Let the Sun Shine, but Protect Your Skin! By Kristen Upham, BS, MSN, FNP-C

One of the best parts of these summer moths is the sun!  I absolutely love the warmth and brightness of the summer sun; it seems to improve everyone’s mood and energy, not to mention, the sun makes the days feel extra long.  I love sitting outside with a cold drink and a book, or going for a long walk and truly enjoying this sunshine.  I hope you are all enjoying being outside in the sun this summer too!  One thing we all need to remember as we bask in the warm rays is to make sure we are protecting our skin!

Ultraviolet (UV) exposure, like that from the sun, is the most frequent cause of skin cancer, which happens to be the most common cancer in the United States.  Skin cancer CAN be prevented, but a recent study by the Center for Disease Control indicates that most Americans don’t use sunscreen regularly enough to protect themselves from the UV rays of the sun.

One of the most important things you can do to prevent skin cancer is wear sunscreen.  Sunscreen should be applied anytime you will be outside for more than 10 minutes, even on days that are slightly cloudy or cooler.

Some quick tips about sunscreen:

  • Wear sunscreen with a minimum of SPF 15.
  • Apply sunscreen at least 20 minutes before sun exposure, and reapply every 2 hours and after swimming, sweating, or toweling off.
  • Many makeup products advertise sun protection, but do not use them alone unless they have at least SPF 15.
  • Check the expiration dates!

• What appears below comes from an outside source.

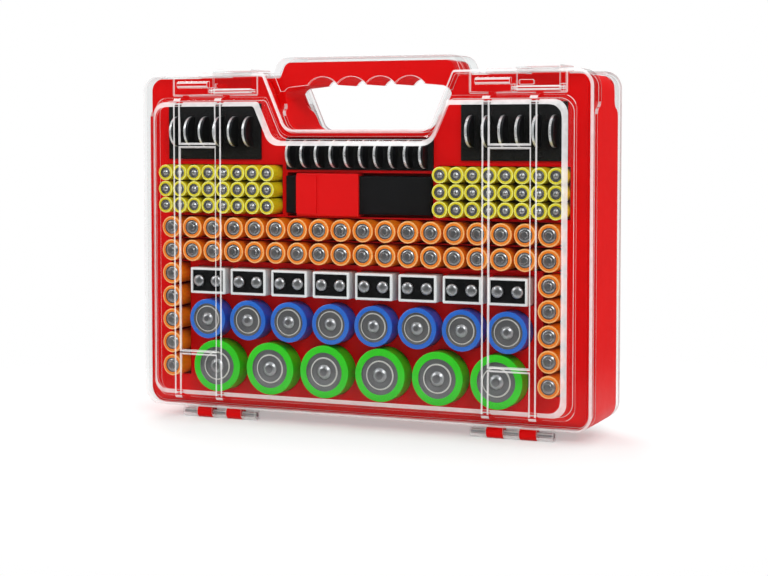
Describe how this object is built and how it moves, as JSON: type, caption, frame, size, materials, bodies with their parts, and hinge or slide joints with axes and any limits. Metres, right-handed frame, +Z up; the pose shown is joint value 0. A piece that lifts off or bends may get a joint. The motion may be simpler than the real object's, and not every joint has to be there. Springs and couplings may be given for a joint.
{
  "type": "double-sided battery storage case",
  "caption": "Upright carry case for household cells: red frame and trays with a finger-grip handle, clear latched covers hinged along the bottom on both sides, and a sliding cell tester.",
  "frame": {"origin": "middle of the bounding box's base: under the hinge knuckles that the upright case stands on, on the middle plane between both covers", "axes": "+X along the case's length, -Y towards the front cover, +Z up towards the handle"},
  "size_m": [0.3146, 0.093, 0.2422],
  "materials": {
    "red_plastic": "moulded polypropylene, semi-gloss",
    "red_slider": "moulded ABS, gloss",
    "black_plastic": "moulded ABS, fine matt",
    "black_foam": "closed-cell polyethylene foam, matt",
    "clear_plastic": "clear polystyrene, polished",
    "steel": "zinc-plated steel",
    "coin_steel": "nickel-plated steel can",
    "orange_cell": "printed foil sleeve over a steel can",
    "yellow_cell": "printed foil sleeve over a steel can",
    "blue_cell": "printed foil sleeve over a steel can",
    "green_cell": "printed foil sleeve over a steel can",
    "black_cell": "printed metal jacket, matt black",
    "light_green_cell": "printed foil sleeve over a steel can",
    "mid_blue_cell": "printed foil sleeve over a steel can",
    "dark_green_cell": "printed foil sleeve over a steel can",
    "cyan_cell": "printed foil sleeve over a steel can",
    "royal_blue_cell": "printed foil sleeve over a steel can"
  },
  "bodies": {
    "case": {"case_frame": "red_plastic", "front_tray": "red_plastic", "rear_tray": "red_plastic", "hinge_pins": "steel", "case_screws": "steel", "left_foam": "black_foam", "right_foam": "black_foam", "middle_foam": "black_foam", "rear_left_foam": "black_foam", "rear_right_foam": "black_foam", "tester_housing": "black_plastic", "aa_cells": "orange_cell", "aaa_cells": "yellow_cell", "c_cells": "blue_cell", "d_cells": "green_cell", "nine_volt_cells": "black_cell", "side_coin_cells": "coin_steel", "middle_coin_cells": "coin_steel", "rear_coin_cells": "coin_steel", "rear_long_cells": "light_green_cell", "rear_photo_cells": "mid_blue_cell", "rear_camera_cells": "dark_green_cell", "rear_short_cells": "yellow_cell", "rear_aa_cells": "orange_cell", "rear_remote_cells": "cyan_cell", "rear_aaa_cells": "royal_blue_cell", "rear_slim_cells": "green_cell"},
    "tester_slider": {"tester_slider": "red_slider"},
    "front_cover": {"front_cover": "clear_plastic"},
    "rear_cover": {"rear_cover": "clear_plastic"},
    "front_left_latch": {"front_left_latch": "clear_plastic"},
    "front_right_latch": {"front_right_latch": "clear_plastic"},
    "rear_left_latch": {"rear_left_latch": "clear_plastic"},
    "rear_right_latch": {"rear_right_latch": "clear_plastic"}
  },
  "joints": [
    {"name": "front_cover_hinge", "type": "hinge", "parent": "case", "child": "front_cover", "pos_m": [0, -0.0234, 0.004], "axis": [1, 0, 0], "range_deg": [0, 180]},
    {"name": "rear_cover_hinge", "type": "hinge", "parent": "case", "child": "rear_cover", "pos_m": [0, 0.0234, 0.004], "axis": [-1, 0, 0], "range_deg": [0, 180]},
    {"name": "front_left_latch_hinge", "type": "hinge", "parent": "front_cover", "child": "front_left_latch", "pos_m": [-0.0878, -0.0355, 0.2198], "axis": [1, 0, 0], "range_deg": [0, 100]},
    {"name": "front_right_latch_hinge", "type": "hinge", "parent": "front_cover", "child": "front_right_latch", "pos_m": [0.1232, -0.0355, 0.2198], "axis": [1, 0, 0], "range_deg": [0, 100]},
    {"name": "rear_left_latch_hinge", "type": "hinge", "parent": "rear_cover", "child": "rear_left_latch", "pos_m": [0.0878, 0.0355, 0.2198], "axis": [-1, 0, 0], "range_deg": [0, 100]},
    {"name": "rear_right_latch_hinge", "type": "hinge", "parent": "rear_cover", "child": "rear_right_latch", "pos_m": [-0.1232, 0.0355, 0.2198], "axis": [-1, 0, 0], "range_deg": [0, 100]},
    {"name": "tester_slide", "type": "slide", "parent": "case", "child": "tester_slider", "axis": [1, 0, 0], "range_m": [0, 0.045]}
  ]
}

Most sunscreens are not effective after 2-3 years.


In addition to sunscreen use, you can reduce your risk for skin damage by wearing long sleeve shirts and pants when possible, wearing a hat with a brim to protect your face, neck, and ears, and seeking shade during midday hours when the sun is strongest.


Even with good sun protection, sunburns can happen, and often the symptoms don’t start until about 4 hours after sun exposure.  Sunburn symptoms typically get worse in the next day or two and last 3-5 days.  If you do get sunburned, make sure to drink lots of fluids, take Tylenol or ibuprofen as needed for pain, and use aloe or hydrocortisone for additional relief.


A history of severe sunburns can increase your risk for skin cancer.  Everyone should check their skin regularly for any indicators of skin cancer.  Keep an eye out for abnormal or asymmetrical moles, moles that have changed in color or grown in size, moles that are itchy or painful, sores that bleed and do not heal, or red patches or lumps.


Please enjoy the sun this summer, but make sure you’re doing so safely and avoiding any skin damage by following these recommendations.  Let the sun shine!